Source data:
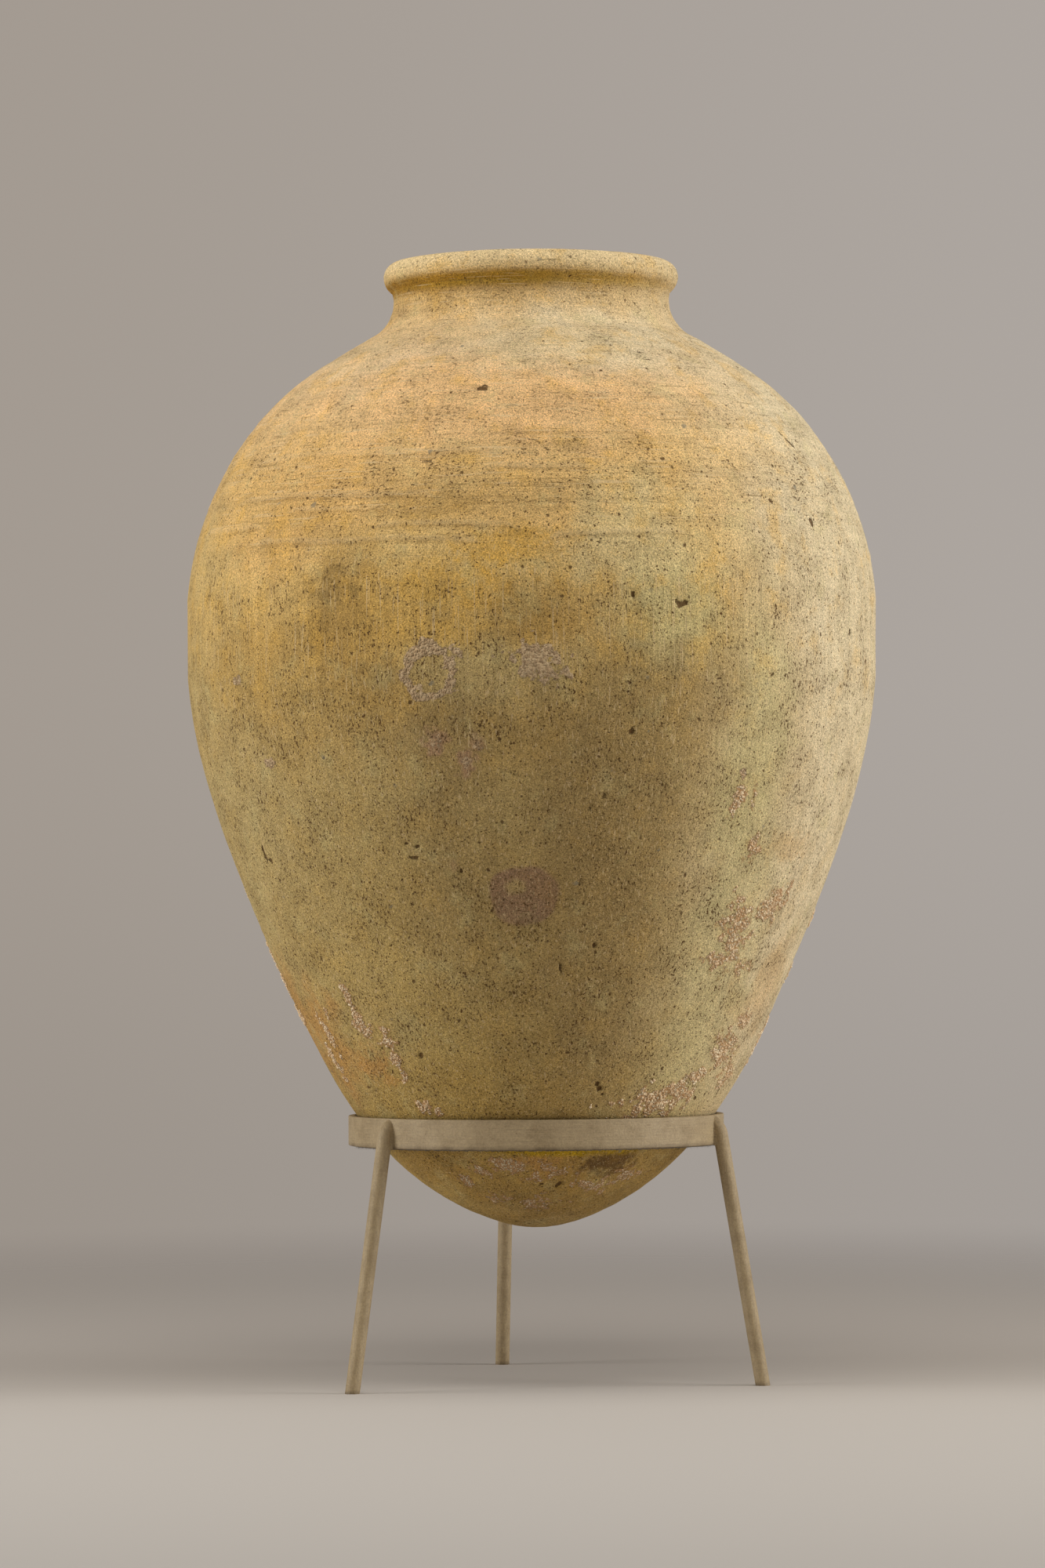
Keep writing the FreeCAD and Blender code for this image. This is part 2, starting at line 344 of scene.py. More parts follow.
def add_backdrop():
    world = bpy.data.worlds.new("studio")
    world.use_nodes = True
    tree = world.node_tree
    tree.nodes.clear()
    rays = add_node(tree, "ShaderNodeLightPath", output="Is Camera Ray")
    seen = rays.reckon("MAXIMUM", rays.beside("Is Glossy Ray"))
    seen = seen.reckon("MAXIMUM", rays.beside("Is Transmission Ray"))
    fill = add_node(tree, "ShaderNodeBackground", {0: (1, 0.99, 0.97), 1: WORLD_FILL})
    way = add_node(tree, "ShaderNodeTexCoord", output="Generated")
    paper = mixed(ramp(way.part(0), -0.12, 0.12), BACKDROP_LEFT, BACKDROP_RIGHT)
    level = ramp(way.part(2), -0.06, 0.05, HORIZON_SHADE, 1.0)
    backdrop = add_node(tree, "ShaderNodeBackground", {0: paper, 1: level})
    both = add_node(tree, "ShaderNodeMixShader", {0: seen, 1: fill, 2: backdrop})
    add_node(tree, "ShaderNodeOutputWorld", {"Surface": both})
    bpy.context.scene.world = world


add_backdrop()
bpy.context.scene.view_settings.view_transform = "Standard"
print("light from all round:", WORLD_FILL)

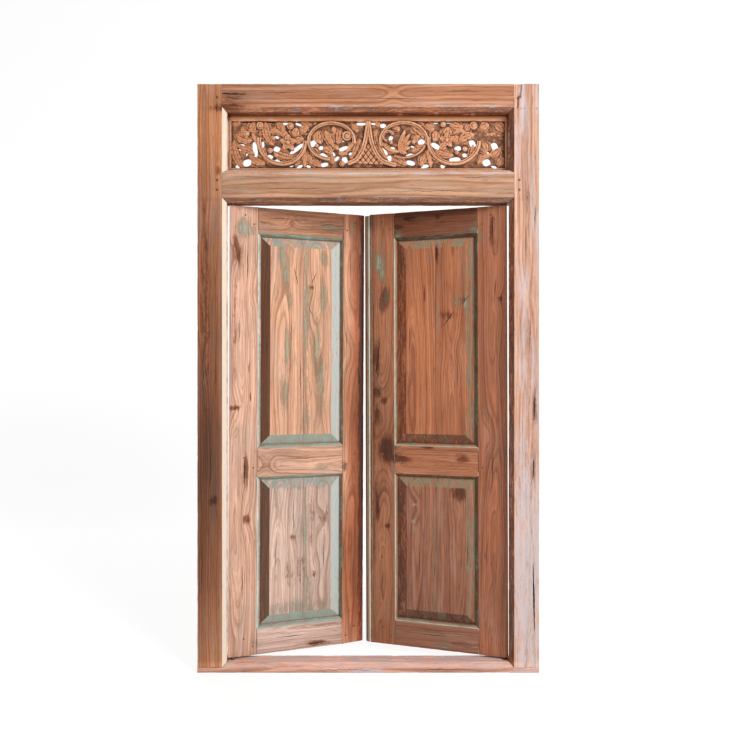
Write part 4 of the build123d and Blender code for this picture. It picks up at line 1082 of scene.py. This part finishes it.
def ageFields(piece, body, mesh):
    places = readOut(mesh.vertices, "co", width=3)[readOut(mesh.loops, "vertex_index", int)]
    sides = readOut(mesh.polygons, "loop_total", int)
    normals = np.repeat(readOut(mesh.polygons, "normal", width=3), sides, axis=0)
    across, upright = places[:, 0], places[:, 2]
    facing = np.clip(-normals[:, 1] * 3, 0, 1)
    fields = {name: ovalField(marks[body].get(name, []), places, 1.3, np.maximum) * facing
              for name in ("paint", "dark", "pale")}
    fields["paint"] *= age["paintShare"]
    halfWidth, floor, ceiling = age["opening"]
    opening = (body == "frame") & (np.abs(across) < halfWidth) & (upright > floor) & (upright < ceiling)
    kind, way = slopeOf(body, normals, opening)
    kind = np.where((body == "left") & (across > age["wornEdge"]) & (kind == "bevel"), "flat", kind)
    for slopeKind, ways in slopes["bead" if piece.endswith("bead") else body].items():
        for direction, strengths in zip(("left", "right", "top", "bottom"), ways):
            here = (kind == slopeKind) & (way == direction)
            for name, strength in zip(("paint", "dark", "pale"), strengths):
                # Painted shade: deeper into a leaf's moulding the pale share falls and the dark share grows
                if slopeKind == "moulding" and body != "frame" and name != "paint":
                    inward = np.clip(np.abs(places[:, 1]) / age["mouldingDepth"], 0, 1)
                    strength = strength * (1.1 - inward) if name == "pale" else strength + 0.5 * inward
                kept = fields[name] * (name != "pale") * 0.7
                fields[name] = np.where(here, np.maximum(kept, strength), fields[name])
    fields["tone"] = np.clip(ovalField(tones[body], places, 1.5, start=1.0), 0.25, 1.4)
    eyes = [(x, z, 1.6 * size, 4.5 * size, age["eye"] * size) for x, z, size in knots[body]]
    fields["eye"] = ovalField(eyes, places, 1.0)
    return fields, places


def liesDown(piece):
    return piece.endswith("_rail") or piece == "sill"


# A body's own space is in millimetres: the leaves are un-turned, so that they lie like the frame
def agedPiece(piece, seed):
    body = leafOf(piece) or "frame"
    space = (leafMatrix(body) if leafOf(piece) else Matrix.Identity(4)) @ Matrix.Scale(mm, 4)
    mesh = wornMesh(piece, space)
    fields, places = ageFields(piece, body, mesh)
    reach = (places.min(axis=0), places.max(axis=0))
    for name, field in fields.items():
        mesh.attributes.new(name, "FLOAT", "CORNER").data.foreach_set("value", field.astype(np.float32))
    if liesDown(piece):
        places = np.stack([places[:, 2], places[:, 1], -places[:, 0]], axis=-1)
    board = mesh.attributes.new("board", "FLOAT_VECTOR", "CORNER")
    board.data.foreach_set("vector", (places * mm).astype(np.float32).ravel())
    if space.determinant() < 0:
        mesh.flip_normals()
    mesh.transform(space)
    mesh.shade_smooth()
    mesh.set_sharp_from_angle(angle=radians(age["sharpAngle"]))
    material = agedTeak(piece, body, seed, reach)
    made = placePiece(piece + "Aged", mesh, bodyOf[piece], material)
    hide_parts(piece)
    return len(mesh.polygons)


def dressPieces():
    count = 0
    for seed, piece in enumerate(sorted(nodes)):
        if piece.endswith("pegs"):
            nodes[piece].data.materials.clear()
            nodes[piece].data.materials.append(pegMaterial(piece, seed))
        elif piece != "carved_board":
            count += agedPiece(piece, seed)
    print("worn pieces", count, "faces")


# Colours of what clings to the wood. Where the slopes table drives them, grime and stain also paint shade, and
# residue and lime paint light.
films = {"green": (0.15, 0.165, 0.10), "turquoise": (0.28, 0.48, 0.385), "grimeAndShade": (0.05, 0.026, 0.015),
         "stainAndShade": (0.40, 0.25, 0.17), "split": (0.018, 0.010, 0.007),
         "residueAndLight": {"left": (0.46, 0.49, 0.465), "right": (0.32, 0.25, 0.15), "frame": (0.63, 0.52, 0.51)},
         "limeAndHighlight": {"left": (0.68, 0.92, 0.84), "right": (0.66, 0.74, 0.66), "frame": (0.86, 0.72, 0.57)}}


def splitMask(tree, place, piece, body, reach):
    low, high = reach
    lying = liesDown(piece)
    front = age["frameFront"] if body == "frame" else 0.0
    mask = None
    for x, z, halfLength, halfWidth, *lean in (railSplits if lying else splits)[body]:
        if low[0] < x < high[0] and low[2] < z < high[2]:
            middle = (z, front, -x) if lying else (x, front, z)
            line = useGroup(tree, "splitLine", {
                "Vector": place, "Middle": [part * mm for part in middle], "Half length": halfLength * mm,
                "Half width": halfWidth * mm, "Tilt": sum(lean) * (-1 if lying else 1)})["Mask"]
            mask = line if mask is None else maths(tree, "MAXIMUM", mask, line)
    return mask


def agedTeak(piece, body, seed, reach):
    finish = woodOf(piece)
    late = finish["late"]
    material, tree = newMaterial(piece + "Teak")
    place = attribute(tree, "board", "Vector")
    mark = {name: attribute(tree, name) for name in ("paint", "dark", "pale", "tone", "eye")}
    rng = np.random.default_rng(seed)
    across = 2 if liesDown(piece) else 0
    pithX = -(reach[0][across] + reach[1][across]) / 2 * mm + float(rng.uniform(-0.03, 0.03))
    pith = (pithX, float(rng.uniform(0.02, 0.05)), float(rng.uniform(-3, 3)))
    grain = useGroup(tree, "teakGrain", {"Vector": place, "Pith": pith, "Rings": finish["rings"],
                                         "Waver": 0.085, "Eye": mark["eye"]})
    grimeAndShade, chalkAndLight, paint = (useGroup(tree, "clingingFilm", {"Vector": place, "Share": mark[name]})
                           for name in ("dark", "pale", "paint"))
    wear = useGroup(tree, "arrisWearAndCornerShade", {"Vector": place})
    bleach = speckle(tree, place, (30.0, 30.0, 3.0), 5.0, 0.65)
    base = layered(tree, finish["early"],
                   (ramp(tree, grain["Ring"], 0.1, 0.95), late),
                   (ramp(tree, grain["Streak"], 0.44, 0.66, 0.0, 0.6), late),
                   (ramp(tree, grain["Fibre"], 0.35, 0.75, 0.0, 0.3), late),
                   (times(tree, grain["Pore"], 0.5), toned(late, 0.4)),
                   (ramp(tree, bleach, 0.45, 0.72, 0.0, finish["bloom"]), finish["bloomColour"]))
    shade = times(tree, ramp(tree, grain["Cloud"], 0.3, 0.7, 0.8, 1.15, smooth=False), mark["tone"])
    chalkAndLightColour = layered(tree, films["residueAndLight"][body],
                          (ramp(tree, mark["pale"], 0.6, 1.0), films["limeAndHighlight"][body]))
    thick = times(tree, paint["Thick"], ramp(tree, grain["Fibre"], 0.44, 0.58, 0.15, 1.0))
    base = layered(tree, scaled(tree, base, shade),
                   (ramp(tree, mark["tone"], 0.95, 0.4), woodLook["warm"][body], "MULTIPLY"),
                   # grime and stain: real dirt, and painted shade where the dark field comes from slopes that look
                   # away from the light
                   (grimeAndShade["Film"], films["stainAndShade"], "MULTIPLY"),
                   (times(tree, grimeAndShade["Thick"], 0.6), films["grimeAndShade"]),
                   # chalk: real residue, and painted light where the pale field comes from slopes that look
                   # towards the light
                   (times(tree, chalkAndLight["Film"], 0.9), chalkAndLightColour),
                   (times(tree, paint["Film"], 0.52), films["green"]),
                   (times(tree, thick, 0.78), films["turquoise"]),
                   # painted shade in corners, from ambient occlusion
                   (ramp(tree, wear["CornerShade"], 0.3, 0.9, 0.0, 0.85), toned(late, 0.2)))
    relief = [(grain["Fibre"], 0.6), (grain["Pore"], -0.9), (grain["Ring"], -0.5), (paint["Film"], 0.5)]
    line = splitMask(tree, place, piece, body, reach)
    if line is not None:
        base = layered(tree, base, (times(tree, line, 0.88), films["split"]))
        relief.append((line, -2.0))
    closeMaterial(tree, base, teakRoughness(tree, grain["Fibre"]), weighed(tree, *relief), 0.55, 0.0014)
    return material


# Stage: pale floor and backdrop, soft light from the front right
stageLook = {
    "paper": (0.30, 0.30, 0.30), "glow": 0.78, "sky": 0.36,
    "front": -6.0, "bendStart": 1.6, "bend": 1.2, "wall": 6.0, "halfWidth": 9.0, "aim": (0.0, 0.0, 1.1),
    "keyPlace": (3.5, -3.0, 3.9), "keySize": 2.0, "keyPower": 215.0,
    "fillPlace": (-2.6, -3.6, 1.8), "fillSize": 3.0, "fillPower": 12.0,
}


def buildStage():
    sheet = bmesh.new()
    start, bend = stageLook["bendStart"], stageLook["bend"]
    profile = [(stageLook["front"], 0.0), (start, 0.0)]
    turns = [radians(turn) for turn in range(9, 91, 9)]
    profile += [(start + bend * sin(turn), bend - bend * cos(turn)) for turn in turns]
    profile += [(start + bend, stageLook["wall"])]
    ends = (-stageLook["halfWidth"], stageLook["halfWidth"])
    rows = [[sheet.verts.new((x, y, z)) for x in ends] for y, z in profile]
    for near, beyond in zip(rows, rows[1:]):
        sheet.faces.new((near[0], near[1], beyond[1], beyond[0])).smooth = True
    mesh = bpy.data.meshes.new("paperSweep")
    sheet.to_mesh(mesh)
    paper, tree = newMaterial("palePaper")
    shader = put(tree, "ShaderNodeBsdfPrincipled", {"Base Color": stageLook["paper"], "Roughness": 0.9,
                                                    "Emission Color": white,
                                                    "Emission Strength": stageLook["glow"]})
    put(tree, "ShaderNodeOutputMaterial", {"Surface": shader})
    mesh.materials.append(paper)
    sweep = addObject("paperSweep", mesh)
    for name in ("key", "fill"):
        lamp = bpy.data.lights.new(name + "Light", "AREA")
        lamp.shape = "DISK"
        lamp.size = stageLook[name + "Size"]
        lamp.energy = stageLook[name + "Power"]
        light = addObject(name + "Light", lamp)
        light.location = stageLook[name + "Place"]
        aim = Vector(stageLook["aim"]) - light.location
        light.rotation_euler = aim.to_track_quat("-Z", "Y").to_euler()
    world = bpy.data.worlds.new("studioSky")
    bpy.context.scene.world = world
    world.use_nodes = True
    sky = world.node_tree.nodes["Background"]
    feed(world.node_tree, sky.inputs["Color"], white)
    feed(world.node_tree, sky.inputs["Strength"], stageLook["sky"])
    bpy.context.scene.view_settings.view_transform = "Standard"
    print("stage and lights set")


setCamera()
for makeGroup in (teakGrainGroup, arrisWearAndShadeGroup, filmGroup, splitGroup):
    makeGroup()
replaceCarving()
dressPieces()
buildStage()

Objective: Gather and return every line that holds the string "Blender".

Result of this exercise:
Keep writing the FreeCAD and Blender code for this image. This is part 2, starting at line 344 of scene.py. More parts follow.
Write part 4 of the build123d and Blender code for this picture. It picks up at line 1082 of scene.py. This part finishes it.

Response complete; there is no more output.